Parekende Günleri 2016’ya konuşmacı olarak katılan Acemoğlu sorularımızı yanıtladı. Gazetemize yönelik operasyonu “basın ve ifade özgürlüğüne yönelik baskı” olarak tanımlayan Acemoğlu, “Son dönemde basına yönelik baskıların ekonomiye yansımaları iyi olmayacak. Siyasi kurumlar ekonomiyi etkiliyor. Zaten ekonomi zayıf, giderek siyaseti de zayıflatıp sivil toplumu zayıflatıp yargıyı zayıflattıkça bunun dönüşümü yok” dedi. Demokrasi için seçim yapmanın yeterli olmadığına değinen Acemoğlu, “Demokraside bir insanı seçiyorsunuz, onu nasıl kontrol edeceksiniz? Güçlerin ayrışık olması, medyanın, sivil toplum örgütlerinin kontrolü olması gerekir” dedi.
Akademik özgürlükü
Çok sayıda akademisyenin görevden alınmasıyla ilgili ise Acemoğlu şunları söyledi: “Türkiye’de akademisyenlerin durumu çok kötüleşti.
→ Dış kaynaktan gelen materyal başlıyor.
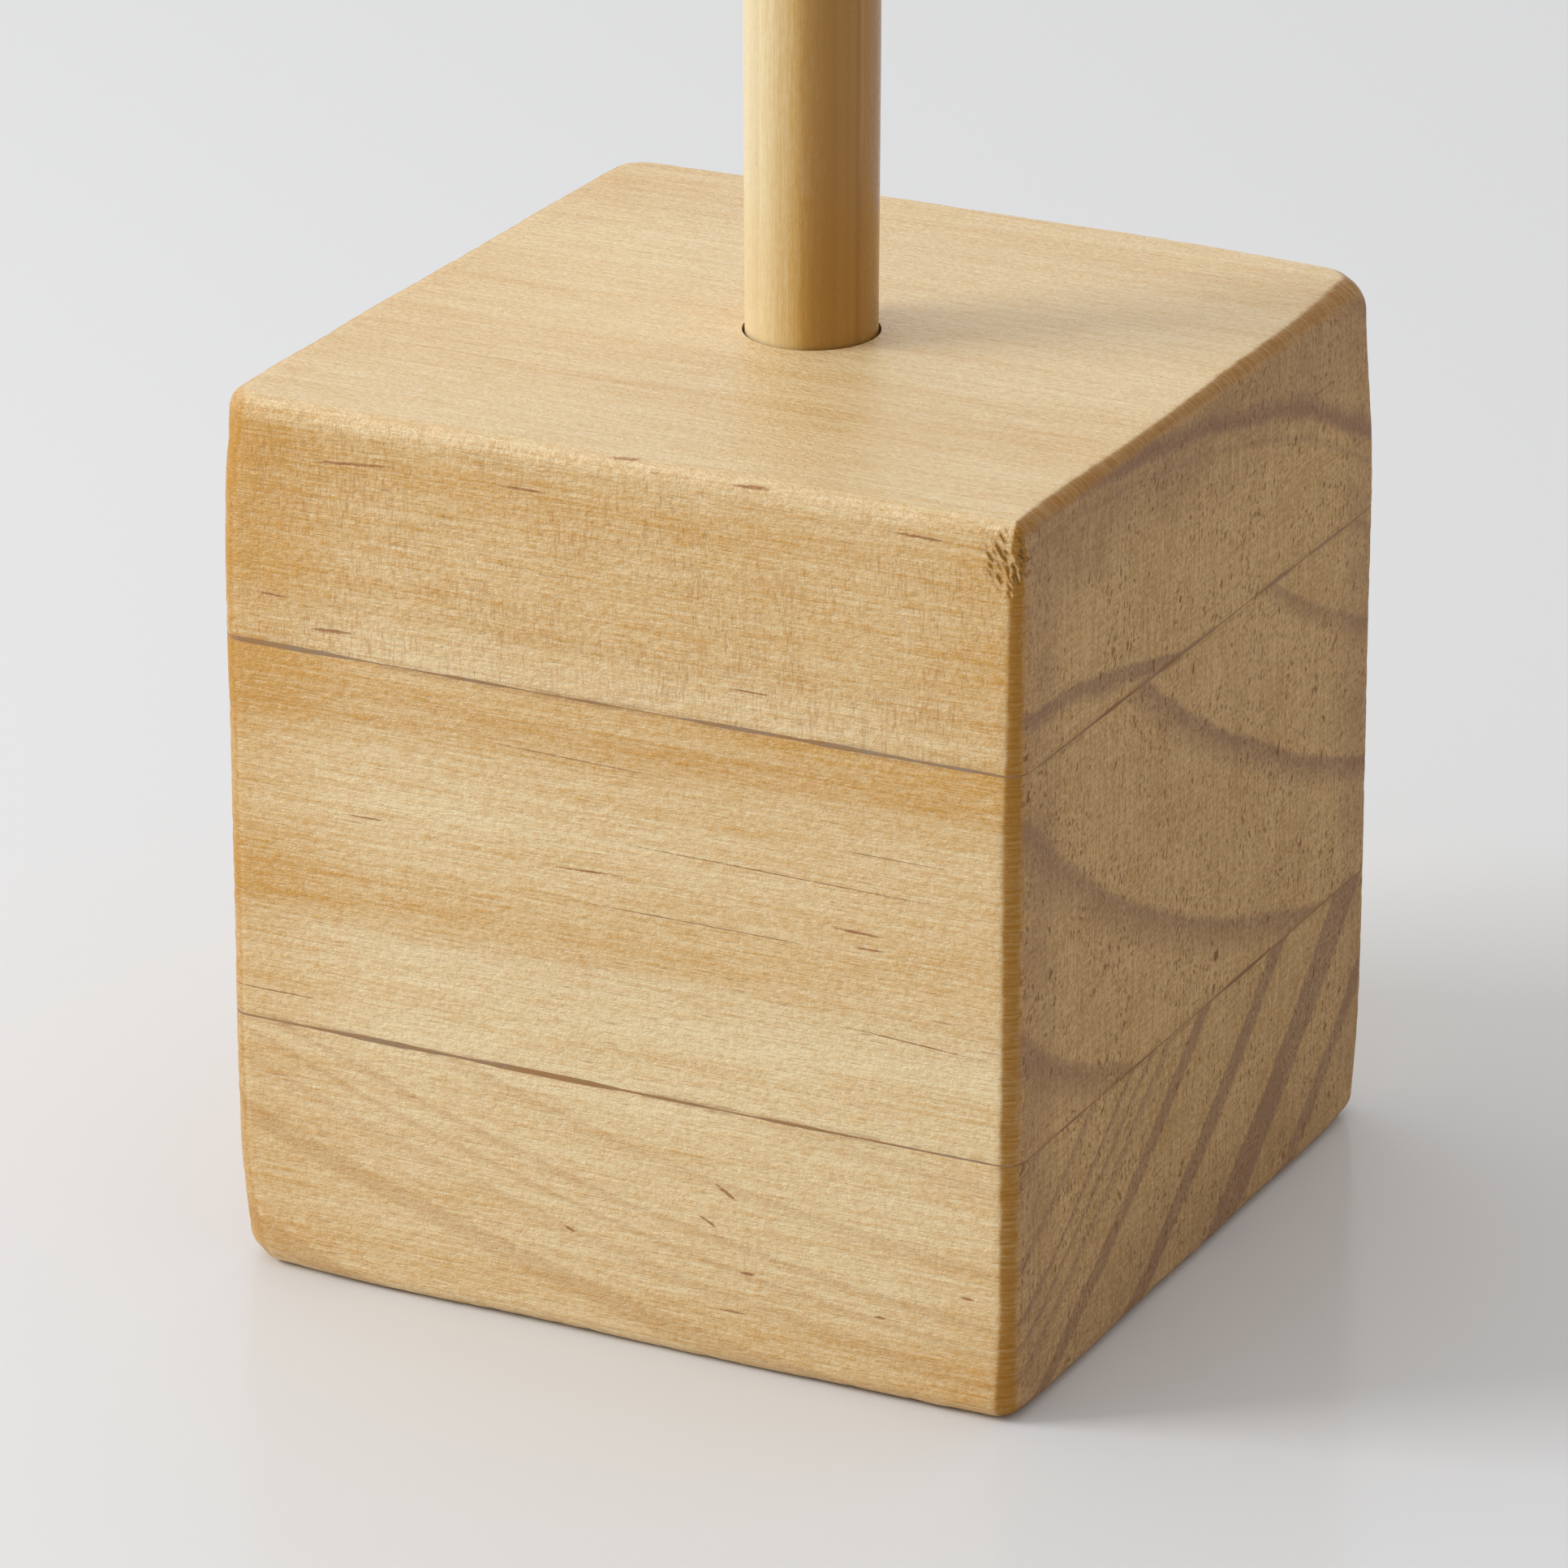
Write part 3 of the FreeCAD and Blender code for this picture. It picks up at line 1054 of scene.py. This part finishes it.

Akademik özgürlük çok önemli, bunu da kaybediyoruz. Düzeltmek için çok az vaktimiz kaldı. Türkiye’de siyasette de ekonomide de durum acil. Siyasi kurumlar ve ekonomik kurumlar birbirini tamamlıyor. Geleceğin büyümesini sağlayabilmemiz için, kaliteli bir büyüme için kapsayıcı kurumları güçlendirmemiz lazım. Sivil toplumu bağımsız yargıyı güçlendirmemiz lazım. Bunu vurgulamak istiyorum.”
Acemoğlu, ‘kapsayıcı kurumlar’ı şöyle tanımladı: “Kapsayıcı ve dışlayıcı ekonomik ve siyasi kurumlar var. Kapsayıcı kurumlar fırsat eşitliği ile geliri tabana yaydığı için verimliliği artıran bir süreç. Dışlayıcı yani sömürücü kurumlar çok daha düşük kaliteli büyüme oranı sağlıyorlar. Süreklilik yok. Düşük kaliteli bir büyüme örneğin doğal kaynaklara ya da birkaç tekel şirkete bağlı büyüme. Bu, insanlığa refah getirmiyor.”
Rekabetçilik düşük, yargı sistemi bağımsız değil
Acemoğlu, toplantıda yaptığı konuşmada ise Türkiye’de son 10 yıldır büyümenin düşük kaliteli olduğunu vurgulayarak bu durumun, Türkiye’deki kurumların ‘dışlayıcı’ olmasından kaynaklandığına işaret etti. Acemoğlu şunları söyledi: “Türkiye’de 10 yıllık büyüme ortalaması yüzde 3. Daha fazla büyümesi lazım. Verimlilik artışı sıfır ya da eksi. Bu şekilde Türkiye’nin kendi zenginliğini artırması mümkün değil. Büyüme, tüketime giderek hız verilmesinden geliyor. Yatırımda, verimlilikte artış yok. Ne oluyor cari açık ortaya çıkıyor. Böyle bir büyüme uzun süre devam edemiyor. Eşitsizlik çok yüksek. Büyüme herkese aynı yararı getirmiyor. Enflasyon da cari açık da düşmüyor. Böyle olmak zorunda mı? Hayır ama evet. Evet, çünkü Türkiye’nin kurumları dışlayıcı büyümeye çok eğilimli. Fırsat eşitliğinde iyileşme var ama yeterince yok, rekabetçilik düşük, yargı sistemi bağımsız değil. Bu dışlayıcı büyüme Türkiye’nin 80 sene büyümesine yol açıyor ama düşük kaliteli. Tekelleşme çok fazla, birkaç büyük holdingin çerçevesinde büyüyor. İstanbul kadar diğer şehirler büyümüyor.”